Provided data -
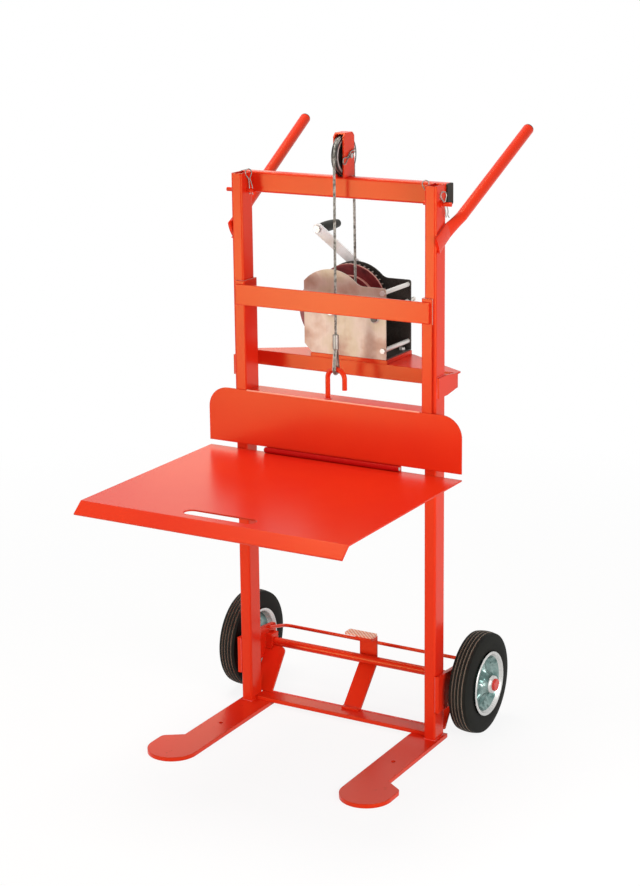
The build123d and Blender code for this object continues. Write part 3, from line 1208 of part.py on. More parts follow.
# Wheels: solid rubber tyre with tread grooves, on a pressed steel centre.
tread_half = TREAD_WIDTH / 2
for side, sign in SIDES:
    with BuildPart() as tyre:
        with BuildSketch(Plane.XY):
            with BuildLine():
                shoulder_in = (-tread_half, WHEEL_RADIUS - SIDEWALL_BULGE)
                bead_in = (-tread_half - SIDEWALL_BULGE / 2, RIM_RADIUS)
                mid_in = (-tread_half - SIDEWALL_BULGE, (WHEEL_RADIUS + RIM_RADIUS) / 2)
                shoulder_out = (tread_half, shoulder_in[1])
                bead_out = (-bead_in[0], RIM_RADIUS)
                mid_out = (-mid_in[0], mid_in[1])
                Line(bead_out, bead_in)
                ThreePointArc(bead_in, mid_in, shoulder_in)
                ThreePointArc(shoulder_in, (0, WHEEL_RADIUS), shoulder_out)
                ThreePointArc(shoulder_out, mid_out, bead_out)
            make_face()
            groove_pitch = TREAD_WIDTH / (TREAD_GROOVES + 1)
            with Locations((0, WHEEL_RADIUS)):
                with GridLocations(groove_pitch, 0, TREAD_GROOVES, 1):
                    Rectangle(GROOVE_WIDTH, 2 * (GROOVE_DEPTH + SIDEWALL_BULGE / 2), mode=Mode.SUBTRACT)
        revolve(axis=Axis.X)
    tyre.part.position = (sign * WHEEL_X, AXLE_Y, AXLE_Z)
    save(tyre, f"tyre_{side}")

    with BuildPart() as rim:
        with BuildSketch(Plane.XY):
            rim_half = tread_half + SIDEWALL_BULGE + RIM_LIP / 2
            rim_inner = RIM_RADIUS - RIM_LIP
            hub_outer = HUB_DIA / 2
            dish_out = WHEEL_DISH + RIM_SHEET
            with BuildLine():
                Polyline(
                    (-rim_half, RIM_RADIUS),
                    (rim_half, RIM_RADIUS),
                    (rim_half, rim_inner),
                    (dish_out, rim_inner),
                    (dish_out, hub_outer),
                    (HUB_LENGTH / 2, hub_outer),
                    (HUB_LENGTH / 2, AXLE_DIA / 2 + HUB_LINER),
                    (-HUB_LENGTH / 2, AXLE_DIA / 2 + HUB_LINER),
                    (-HUB_LENGTH / 2, hub_outer),
                    (WHEEL_DISH, hub_outer),
                    (WHEEL_DISH, rim_inner),
                    (-rim_half, rim_inner),
                    close=True,
                )
            make_face()
        revolve(axis=Axis.X)
    if sign < 0:
        rim_part = mirror(rim.part, about=Plane.YZ)
        rim.part = rim_part
    rim.part.position = (sign * WHEEL_X, AXLE_Y, AXLE_Z)
    save(rim, f"wheel_centre_{side}")

    with BuildPart() as hub_liner:
        with Locations(Plane.YZ.offset(sign * WHEEL_X)):
            with Locations((AXLE_Y, AXLE_Z)):
                Cylinder(AXLE_DIA / 2 + HUB_LINER, HUB_LENGTH)
                Cylinder(AXLE_DIA / 2 + RUNNING_FIT, HUB_LENGTH, mode=Mode.SUBTRACT)
    save(hub_liner, f"hub_bush_{side}")
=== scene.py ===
import math
import bmesh
import bpy
from mathutils import Matrix, Vector


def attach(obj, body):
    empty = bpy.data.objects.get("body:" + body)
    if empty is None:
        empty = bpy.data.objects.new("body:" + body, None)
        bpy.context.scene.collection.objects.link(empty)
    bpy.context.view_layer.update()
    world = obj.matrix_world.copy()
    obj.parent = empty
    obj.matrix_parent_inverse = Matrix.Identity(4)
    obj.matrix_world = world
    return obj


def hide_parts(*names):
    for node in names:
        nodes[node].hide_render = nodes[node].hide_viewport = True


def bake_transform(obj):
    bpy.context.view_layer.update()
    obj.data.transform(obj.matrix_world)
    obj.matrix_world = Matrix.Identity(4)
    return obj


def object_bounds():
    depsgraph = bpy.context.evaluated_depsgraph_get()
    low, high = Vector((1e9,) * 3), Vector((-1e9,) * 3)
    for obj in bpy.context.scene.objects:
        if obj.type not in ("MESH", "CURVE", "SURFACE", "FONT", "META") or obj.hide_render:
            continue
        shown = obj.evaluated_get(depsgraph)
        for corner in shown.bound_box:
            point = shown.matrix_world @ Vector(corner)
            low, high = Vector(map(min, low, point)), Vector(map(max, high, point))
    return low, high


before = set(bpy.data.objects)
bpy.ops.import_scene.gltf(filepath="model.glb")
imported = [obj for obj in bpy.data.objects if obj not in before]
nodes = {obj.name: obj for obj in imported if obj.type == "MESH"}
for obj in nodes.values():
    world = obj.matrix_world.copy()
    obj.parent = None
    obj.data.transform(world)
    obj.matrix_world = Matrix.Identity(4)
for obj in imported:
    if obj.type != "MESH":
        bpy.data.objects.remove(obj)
cad_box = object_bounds()


# Painted frame: mild steel tube and flat bar, welded and sprayed with a thick
# bright red gloss coat that pools slightly and shows faint orange peel.
class Wire:
    """One socket of a finish's nodes; sums on it add Math nodes."""

    def __init__(self, finish, socket):
        self.finish, self.socket = finish, socket

    def sum(self, operation, first, second):
        return self.finish.node("ShaderNodeMath", {"operation": operation}, {0: first, 1: second})

    def __add__(self, other):
        return self.sum("ADD", self, other)

    def __sub__(self, other):
        return self.sum("SUBTRACT", self, other)

    def __rsub__(self, other):
        return self.sum("SUBTRACT", other, self)

    def __mul__(self, other):
        return self.sum("MULTIPLY", self, other)

    def __gt__(self, other):
        return self.sum("GREATER_THAN", self, other)

    def __pow__(self, other):
        return self.sum("POWER", self, other)

    __radd__ = __add__


class Finish:
    """A material with one principled shader and whatever nodes it is given."""

    def __init__(self, name, metallic=0.0, roughness=0.4, coat=0.0):
        self.material = bpy.data.materials.new(name)
        self.material.use_nodes = True
        self.tree = self.material.node_tree
        self.shader = self.tree.nodes["Principled BSDF"]
        self.set("Metallic", metallic)
        self.set("Roughness", roughness)
        self.set("Coat Weight", coat)
        self.place = self.node("ShaderNodeTexCoord", {}, {}, "Object")

    def set(self, name, value):
        if isinstance(value, Wire):
            self.tree.links.new(value.socket, self.shader.inputs[name])
        else:
            self.shader.inputs[name].default_value = value

    def node(self, kind, settings, sockets, output=0):
        made = self.tree.nodes.new(kind)
        for key, value in settings.items():
            if key == "stops":
                for spare in range(len(value) - 2):
                    made.color_ramp.elements.new(0.5)
                for stop, (at, colour) in zip(made.color_ramp.elements, value):
                    stop.position, stop.color = at, (*colour, 1)
            else:
                setattr(made, key, value)
        for key, value in sockets.items():
            if isinstance(value, Wire):
                self.tree.links.new(value.socket, made.inputs[key])
            else:
                made.inputs[key].default_value = value
        return Wire(self, made.outputs[output])

    def noise(self, scale, detail=3.0, place=None):
        sockets = {"Vector": place or self.place, "Scale": scale, "Detail": detail}
        return self.node("ShaderNodeTexNoise", {}, sockets)

    def stretched(self, scale):
        return self.node("ShaderNodeMapping", {}, {"Vector": self.place, "Scale": scale})

    def mix(self, factor, first, second):
        sockets = {0: factor, 6: first, 7: second}
        return self.node("ShaderNodeMix", {"data_type": "RGBA"}, sockets, 2)

    def ramp(self, factor, *stops):
        return self.node("ShaderNodeValToRGB", {"stops": stops}, {0: factor})

    def bump(self, height, strength, distance, edge=0.0):
        sockets = {"Height": height, "Strength": strength, "Distance": distance}
        if edge:
            sockets["Normal"] = self.node("ShaderNodeBevel", {"samples": 4}, {"Radius": edge})
        self.set("Normal", self.node("ShaderNodeBump", {}, sockets))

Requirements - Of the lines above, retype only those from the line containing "depsgraph = bpy.context.evaluated_depsgraph_get()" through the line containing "Vector(map(max, high, point))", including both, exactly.

The response -
    depsgraph = bpy.context.evaluated_depsgraph_get()
    low, high = Vector((1e9,) * 3), Vector((-1e9,) * 3)
    for obj in bpy.context.scene.objects:
        if obj.type not in ("MESH", "CURVE", "SURFACE", "FONT", "META") or obj.hide_render:
            continue
        shown = obj.evaluated_get(depsgraph)
        for corner in shown.bound_box:
            point = shown.matrix_world @ Vector(corner)
            low, high = Vector(map(min, low, point)), Vector(map(max, high, point))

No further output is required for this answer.